Porque yo soy el que ha perdido la paciencia. Y en la prisa con la que vivo, en la necesidad de resolver para tener mi salud (fisiológica, económica, reputacional) asegurada para siempre, solo brinco de momento en momento. Como flotando por encimita de mi vida. ¿Será que esa sensación afrodisíaca de poder controlar toda la realidad solo sucede en una meditación donde no hago nada y solo me contento con el espectáculo del mundo? ¿Será que el verdadero “control”, o al menos lo que se siente como control, es la paciente y respirada atención de darme cuenta de que la cosa es incontrolable?

¿Qué le digo a mi vitiligo, a mi cáncer, a mis cánceres? ¿Qué le digo a todo lo que anuncia mi aniquilación?

Qué no tengo ni la más remota idea.

Sé que todo cáncer empieza con una comezón, o un rash, o una bola. Y al mismo tiempo sé, o creo, que estar buscándolas todo el tiempo las puede producir.

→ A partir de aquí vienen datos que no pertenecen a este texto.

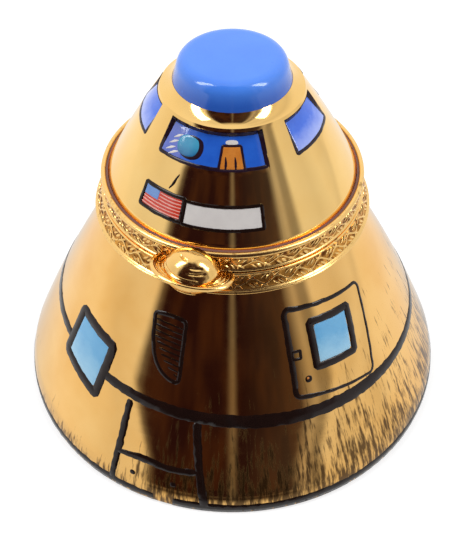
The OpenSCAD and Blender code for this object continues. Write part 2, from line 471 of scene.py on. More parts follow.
@dataclass(frozen=True)
class PaintedShadeEnamel(Enamel):
    """Thick opaque enamel on the cap, with specks, and painted shade that darkens it towards the cap's
    foot.

    Attributes:
        shade_colour: Colour of the painted shade at the cap's foot.
        low_mm: Height below which the painted shade is full.
        high_mm: Height above which there is no painted shade.
    """

    shade_colour: str = "2458BE"
    low_mm: float = 50.2
    high_mm: float = 52.4

    def dress(self, tree: bpy.types.NodeTree, shader: bpy.types.Node, place: bpy.types.Node) -> None:
        """Adds the enamel's own dress, then painted shade low down and rare dark specks."""
        super().dress(tree, shader, place)
        spot = place.outputs["Object"]
        tone = shader.inputs["Base Color"].links[0].from_socket
        height = add(tree, "ShaderNodeSeparateXYZ", links={"Vector": spot}).outputs["Z"]
        # Painted shade: the blue darkens towards the cap's foot, where less light falls
        share = add(
            tree,
            "ShaderNodeMapRange",
            {"interpolation_type": "SMOOTHSTEP"},
            {
                "Value": height,
                "From Min": self.high_mm * MM,
                "From Max": self.low_mm * MM,
                "To Min": 0.0,
                "To Max": 0.85,
            },
        ).outputs[0]
        tone = mix_of(tree, share, tone, colour(self.shade_colour))
        cells = add(tree, "ShaderNodeTexVoronoi", links={"Vector": spot, "Scale": 1 / (1.9 * MM)})
        dots = ramp(tree, cells.outputs["Distance"], [(0.05, grey(0.5)), (0.11, grey(0.0))])
        tree.links.new(mix_of(tree, dots, tone, colour(self.second)), shader.inputs["Base Color"])


GOLD_BASE = GoldLustre("gold_lustre_streaked", "FBD088", 0.045, "E6A952", streaked=True)
GOLD_LID = GoldLustre("gold_lustre", "FDD890", 0.045, "F0BE6C")
WHITE_GLAZE = Glaze("clear_glaze_on_white_porcelain", "F3EFE7", 0.07)
FOOT_BISQUE = Bisque("unglazed_foot", "DED6C7", 0.75)
BRASS_HIGH = GiltBrass("gilt_brass_polished", "F8CB7E", 0.2, patina=0.08)
BRASS_LOW = GiltBrass("gilt_brass_in_hollows", "D89C4A", 0.32, patina=0.4)
BRASS_CAST = GiltBrass("gilt_brass_cast", "F6C87A", 0.13, patina=0.05)
CEMENT = Enamel("brown_cement", "5B2C1C", 0.5, second="7C4630", mark_mm=0.8)
# The cap's enamel, darker towards its foot with painted shade
CAP_BLUE = PaintedShadeEnamel("cornflower_enamel", "4F8DF2", 0.13, second="3F7BE6", mark_mm=2.5, speckle=0.5)
ROYAL_BLUE = Enamel("royal_blue_enamel", "2D6CD6", 0.12, second="1C50BA", mark_mm=0.8)
SIDE_BLUE = Enamel("side_window_enamel", "4A80F0", 0.12, second="3060DC", foot="9FB0F4", mark_mm=0.8)
LAVENDER = Enamel("lavender_enamel", "7484D2", 0.12, second="4C60BC", mark_mm=0.8)
TURQUOISE = Enamel("turquoise_enamel", "4FA8C8", 0.12, second="2F86B4", foot="2A6FA0", mark_mm=0.6)
PANE_BLUE = Enamel("pane_enamel", "79BDE6", 0.12, second="58A6DC", foot="9CD0EE", mark_mm=1.4)
CANTON_BLUE = Enamel("light_blue_enamel", "7FA6DE", 0.14, second="5F88CC", mark_mm=0.5)
WHITE_PAINT = Enamel("white_enamel", "E4E0DC", 0.16, second="CFCAC8", mark_mm=1.0)
PINK_PAINT = Enamel("pale_pink_enamel", "F2B9AD", 0.16, second="E79A8C", mark_mm=0.5)
RED_PAINT = Enamel("iron_red_enamel", "DE4A34", 0.14, second="C4301F", mark_mm=0.5)
ORANGE_PAINT = Enamel("amber_enamel", "E0913C", 0.16, second="B5631E", mark_mm=0.6)
DARK_PAINT = Enamel("brown_black_enamel", "130B0A", 0.16, second="24140F", mark_mm=0.7, gloss=0.2)
PURPLE_PAINT = Enamel("purple_brown_enamel", "1B1020", 0.16, second="2C1A26", mark_mm=0.7, gloss=0.3)


# ---------------------------------------------------------------- lines and skins


def unit(angle: float) -> Point:
    """Cosine and sine of an angle in degrees."""
    return math.cos(math.radians(angle)), math.sin(math.radians(angle))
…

Tu miedo al cáncer produce cáncer, tu miedo a la bancarrota produce bancarrota, tu miedo a la gordura produce gordura, tu miedo a estar solo, te hace estar solo, tu miedo a envejecer te envejece y tu miedo a la muerte te mata. Bueno, ésta última siempre sucederá hagas lo que hagas. Escribas lo que escribas. Postees lo que postees.

Las enfermedades auto-inmunes como el vitiligo se caracterizan porque el cuerpo, o más bien el cuerpomente, se ataca a sí mismo. El hombre es el lobo de sí mismo. Y la mayoría de las veces el lobo no se percibe como lobo, porque siempre ha sido así. Un preocupón, un paranoico, un hipocondríaco, un animal que solo pronostica mal clima. Y claro, como una de tantas predicciones es atinada, se tiene que creer todas. Acostumbrando a su cuerpomente a creérselas de forma automática sin intervención de nadie.

Quiero ser como “la niña que gritó lobo”, pero al revés. Es decir, que yo sea el que no me la crea cada vez que grito “¡lobo!”.

Lo peor de todo es que estas elucubraciones no las puede confirmar ni desmentir ni el mejor doctor, ni el mejor chamán, ni el mejor profeta. Siempre viviré entre las certezas e incertezas de la causa-efecto de la enfermedad, el efecto nocebo y mi propia cordulocura.

Pero ahora estoy de buen humor. Me gustó la analogía del lobo y me dieron risa las caricaturas que hacemos de nosotros mismos. Entonces puedo terminar con una nota optimista.

Si la vida no es más que preguntas sin respuesta, pues que vengan las dudas. Porque igual ya sé que la repuesta solo llega con la muerte.

Así que esto es lo que hoy le digo a mi vitiligo: “Como no sé si ya estoy muerto o esto me matará (duda), significa que estoy muy vivo”.

Esta pregunta, esta afirmación inventada, hace que mis células se sientan ebullentes de energía. Invencibles, como dicen que se siente cuando se te despierta el kundalini.